Reputation: 395
I have a list and a dataframe with one column named Description that looks like this:
my_list = ['dog','cat','bird'...]
df
| Description |
|three_legged_dog0named1_Charlie|
| catis_mean |
| 1hippo_stepped-on_an_ant |
I want to write a for loop that loops through each row in df and check whether it contains an element in list, if it does, print the element.
normally I'd use search(), but I don't know how it works with a list. I could write a for loop that captures all the cases but I don't want to do that. Is there another way around?

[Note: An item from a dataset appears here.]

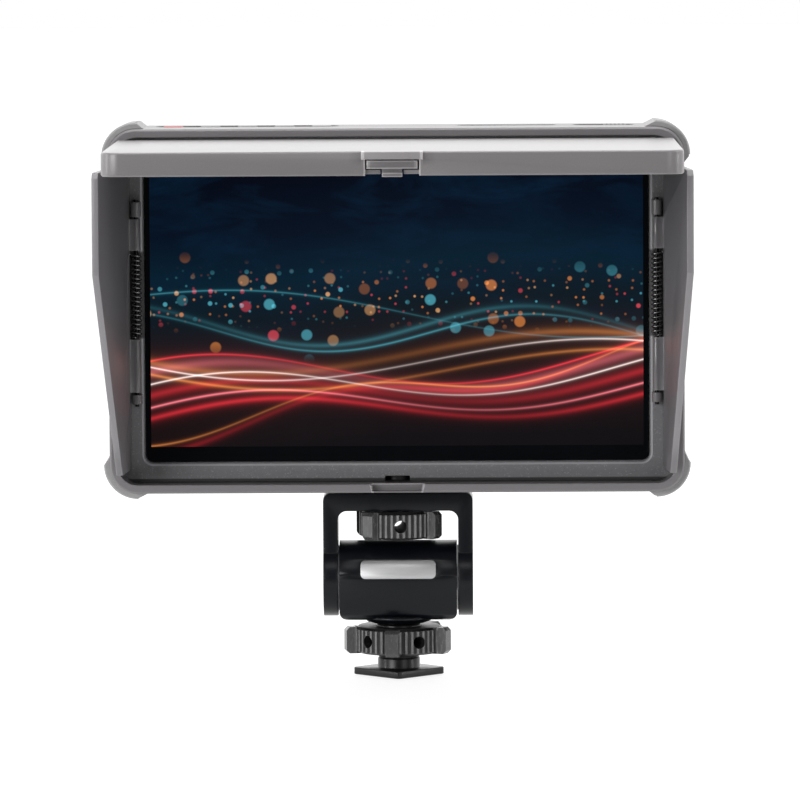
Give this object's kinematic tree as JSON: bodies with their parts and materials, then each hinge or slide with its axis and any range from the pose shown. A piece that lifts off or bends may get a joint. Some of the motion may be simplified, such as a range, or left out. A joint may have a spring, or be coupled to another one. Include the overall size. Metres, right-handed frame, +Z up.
{
  "type": "camera field monitor",
  "caption": "Camera-top field monitor with a hinged hood lid, spring-loaded side flaps and a tilting, panning accessory-shoe mount.",
  "frame": {"origin": "centre of the underside of the square shoe foot", "axes": "+X to the right seen from in front of the screen, +Y away from the viewer (the screen faces -Y), +Z up along the post"},
  "size_m": [0.1578, 0.1207, 0.1507],
  "materials": {
    "shell_grey": "fine satin grey",
    "frame_grey": "fine matt grey",
    "bumper_grey": "matt grey",
    "mount_black": "satin black anodised look",
    "wheel_dark": "dark anodised",
    "steel": "turned",
    "badge": "brushed, bare",
    "rubber_black": "matt",
    "spring_black": "black oxide",
    "brass": "turned",
    "screen_glass": "coated cover glass",
    "panel": "display panel",
    "diffuser": "white",
    "board_green": "solder mask",
    "plastic_black": "matt",
    "heat_alu": "bare",
    "socket_metal": "plated",
    "key_red": "red",
    "key_grey": "grey"
  },
  "bodies": {
    "shoe": {"shoe_base": "wheel_dark", "pan_retaining_screw": "steel"},
    "clamp": {"clamp_washer": "plastic_black"},
    "lock_wheel": {"lower_lock_wheel": "wheel_dark"},
    "head": {"drum_housing": "mount_black", "badge_plate": "badge", "pan_bush": "diffuser", "tilt_shoulder_screws": "steel", "tilt_spring_washers": "steel"},
    "yoke": {"yoke_bracket": "mount_black", "yoke_friction_washers": "diffuser", "rubber_pad": "rubber_black"},
    "camera_wheel": {"upper_thumbwheel": "wheel_dark", "camera_screw": "steel"},
    "monitor": {"front_frame": "frame_grey", "rear_shell": "bumper_grey", "thread_insert": "brass", "cover_glass": "screen_glass", "lcd_panel": "panel", "backlight_unit": "diffuser", "heat_spreader": "heat_alu", "main_board": "board_green", "keypad_board": "board_green", "hdmi_sockets": "socket_metal", "usb_socket": "socket_metal", "headphone_socket": "plastic_black", "speaker": "plastic_black", "fan_housing": "plastic_black", "battery_plate": "plastic_black", "battery_contacts": "brass", "plate_screws": "steel", "case_screws": "steel", "board_screws": "steel", "lid_hinge_pins": "steel", "flap_hinge_pins": "steel"},
    "lid": {"hood_lid": "shell_grey", "latch_spring": "steel", "latch_keeper": "plastic_black"},
    "latch": {"lid_latch": "frame_grey"},
    "flap_left": {"left_flap": "shell_grey", "left_flap_spring": "spring_black"},
    "flap_right": {"right_flap": "shell_grey", "right_flap_spring": "spring_black"},
    "fan": {"fan_rotor": "plastic_black"},
    "release": {"battery_release": "plastic_black"},
    "key_power": {"power_button": "key_red"},
    "key_input": {"input_button": "key_grey"},
    "key_left": {"left_button": "key_grey"},
    "key_right": {"right_button": "key_grey"},
    "key_menu": {"menu_button": "key_grey"},
    "slider": {"lock_slider": "key_grey"}
  },
  "joints": [
    {"name": "head_pan", "type": "hinge", "parent": "shoe", "child": "head", "pos_m": [0, 0, 0.018], "axis": [0, 0, 1], "continuous": true},
    {"name": "clamp_slide", "type": "slide", "parent": "shoe", "child": "clamp", "axis": [0, 0, -1], "range_m": [0, 0.0026]},
    {"name": "lock_wheel_turn", "type": "hinge", "parent": "clamp", "child": "lock_wheel", "pos_m": [0, 0, 0.01], "axis": [0, 0, -1], "range_deg": [0, 720]},
    {"name": "yoke_tilt", "type": "hinge", "parent": "head", "child": "yoke", "pos_m": [0, 0, 0.0263], "axis": [1, 0, 0], "range_deg": [-90, 90]},
    {"name": "camera_wheel_turn", "type": "hinge", "parent": "yoke", "child": "camera_wheel", "pos_m": [0, 0, 0.0415], "axis": [0, 0, 1], "continuous": true},
    {"name": "monitor_swivel", "type": "hinge", "parent": "yoke", "child": "monitor", "pos_m": [0, 0, 0.052], "axis": [0, 0, 1], "continuous": true},
    {"name": "lid_hinge", "type": "hinge", "parent": "monitor", "child": "lid", "pos_m": [0, -0.0154, 0.14317], "axis": [-1, 0, 0], "range_deg": [0, 10]},
    {"name": "latch_slide", "type": "slide", "parent": "lid", "child": "latch", "axis": [0, 1, -0.0087], "range_m": [0, 0.0012], "stiffness_N_per_m": 300, "springref_m": -0.001, "deforming": ["latch_spring"]},
    {"name": "left_flap_hinge", "type": "hinge", "parent": "monitor", "child": "flap_left", "pos_m": [-0.07, -0.0102, 0.1], "axis": [0, 0, 1], "range_deg": [0, 93], "stiffness_Nm_per_rad": 0.004, "springref_deg": -34.38},
    {"name": "right_flap_hinge", "type": "hinge", "parent": "monitor", "child": "flap_right", "pos_m": [0.07, -0.0102, 0.1], "axis": [0, 0, -1], "range_deg": [0, 92.4], "stiffness_Nm_per_rad": 0.004, "springref_deg": -34.38},
    {"name": "fan_spin", "type": "hinge", "parent": "monitor", "child": "fan", "pos_m": [0.048, 0.004, 0.1122], "axis": [0, 1, 0], "continuous": true},
    {"name": "battery_release_press", "type": "slide", "parent": "monitor", "child": "release", "axis": [0, -1, 0], "range_m": [0, 0.0013], "stiffness_N_per_m": 800, "springref_m": -0.0005},
    {"name": "power_press", "type": "slide", "parent": "monitor", "child": "key_power", "axis": [0, 0, -1], "range_m": [0, 0.0005], "stiffness_N_per_m": 1500, "springref_m": -0.0003},
    {"name": "input_press", "type": "slide", "parent": "monitor", "child": "key_input", "axis": [0, 0, -1], "range_m": [0, 0.0005], "stiffness_N_per_m": 1500, "springref_m": -0.0003},
    {"name": "left_press", "type": "slide", "parent": "monitor", "child": "key_left", "axis": [0, 0, -1], "range_m": [0, 0.0005], "stiffness_N_per_m": 1500, "springref_m": -0.0003},
    {"name": "right_press", "type": "slide", "parent": "monitor", "child": "key_right", "axis": [0, 0, -1], "range_m": [0, 0.0005], "stiffness_N_per_m": 1500, "springref_m": -0.0003},
    {"name": "menu_press", "type": "slide", "parent": "monitor", "child": "key_menu", "axis": [0, 0, -1], "range_m": [0, 0.0005], "stiffness_N_per_m": 1500, "springref_m": -0.0003},
    {"name": "lock_slide", "type": "slide", "parent": "monitor", "child": "slider", "axis": [-1, 0, 0], "range_m": [0, 0.0048]}
  ],
  "couplings": [
    {"joint": "clamp_slide", "follows": "lock_wheel_turn", "m_per_rad": 0.00019894}
  ]
}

for i in df['Description']:
if i is in my_list:
print('the element that is in i')
else:
print('not in list')
the output should be:
dog
cat
not in list
Upvotes: 1
Views: 1044
Reputation: 863226
If want use pandas non loop method for test is used Series.str.findall
with Series.str.join
for all mateched values joined by ,
and last Series.replace
empty strings:
my_list = ['dog','cat','bird']
df['new'] = (df['Description'].str.findall('|'.join(my_list))
.str.join(',')
.replace('','not in list'))
print (df)
Description new
0 three_legged_dog0named1_Charlie dog
1 catis_mean cat
2 1hippo_stepped-on_an_ant not in list
Upvotes: 1
Reputation: 294488
pd.Series.str.replace
pattern = f'^.*({"|".join(my_list)}).*$'
# Create a mask to rid ourselves of the pesky no matches later
mask = df.Description.str.match(pattern)
# where the magic happens, use `r'\1'` to swap in the thing that matched
df.Description.str.replace(pattern, r'\1', regex=True).where(mask, 'not in list')
0 dog
1 cat
2 not in list
Name: Description, dtype: object
Upvotes: 1